Senegalese eco matters
Arguably as important as guarding against corruption is concern about how producing hydrocarbons could wreck havoc on Senegal’s environment. Senegal is still a predominantly agricultural economy that can ill-afford to have its Atlantic coast turn into the Niger Delta.
The environment also underpins its tourism sector. The SNE-1 field is located offshore from the region around Mbour, where Western tourists flock during the winter months to enjoy the beautiful sandy beaches, explore the fantastic wildlife at Popenguine, and wander around the unique fishing villages. The country built a new airport in 2011 that features direct flights from many European cities. Grand Tortue, meanwhile, sits across from historic Saint Louis, which hosts an internationally acclaimed jazz and speaks to hundreds of years of French rule.
At the same time, Senegal is facing the ever-persistent encroachment of the Sahara desert, and is leading the charge to build a “Great Green Wall” to counteract it. Environmental damage from Grand Tortue will only hasten the desertification of the Sahel.
Senegal, in other words, cannot afford even the smallest environmental accident or disruption to its fragile ecosystem.
Avoid red cards
Oil and gas could ruin the fragile balance of Senegal. But it could also be a much-needed injection of capital to uplift lives and enjoy some degree of energy justice. For those deeply concerned about climate change, the thought of more oil and gas entering the energy mix abhors. But these feelings have little moral standing from Westerners whose use of fossil fuels, and unwillingness to pay the costs of doing so, created the problem in the first place.

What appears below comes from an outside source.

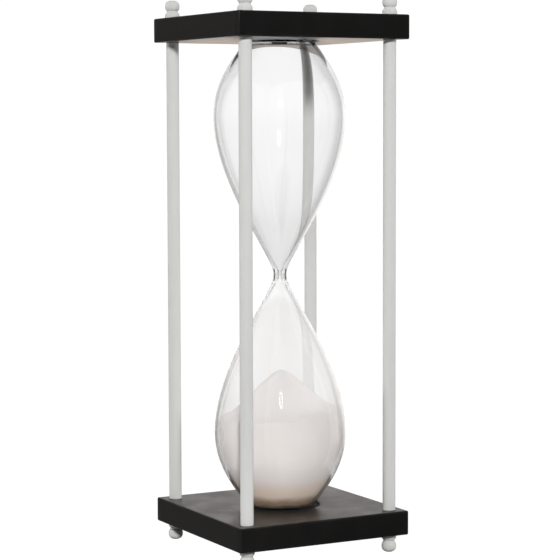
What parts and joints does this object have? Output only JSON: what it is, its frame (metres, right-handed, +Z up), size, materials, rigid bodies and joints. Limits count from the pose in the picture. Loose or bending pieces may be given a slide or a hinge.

Senegal got off to a fabulous start in this summer’s World Cup, but ultimately failed to advance out of its group despite finishing with the same record as Japan. The reason? It had accumulated more yellow cards. Senegalese leaders will have to play an even cleaner game in developing their offshore hydrocarbons. Its citizens, moreover, will have to remain more vigilant than ever before. Having received a yellow card with the revelation of links between Sall’s brother and exploratory licenses, Senegal can’t afford a red card going forward.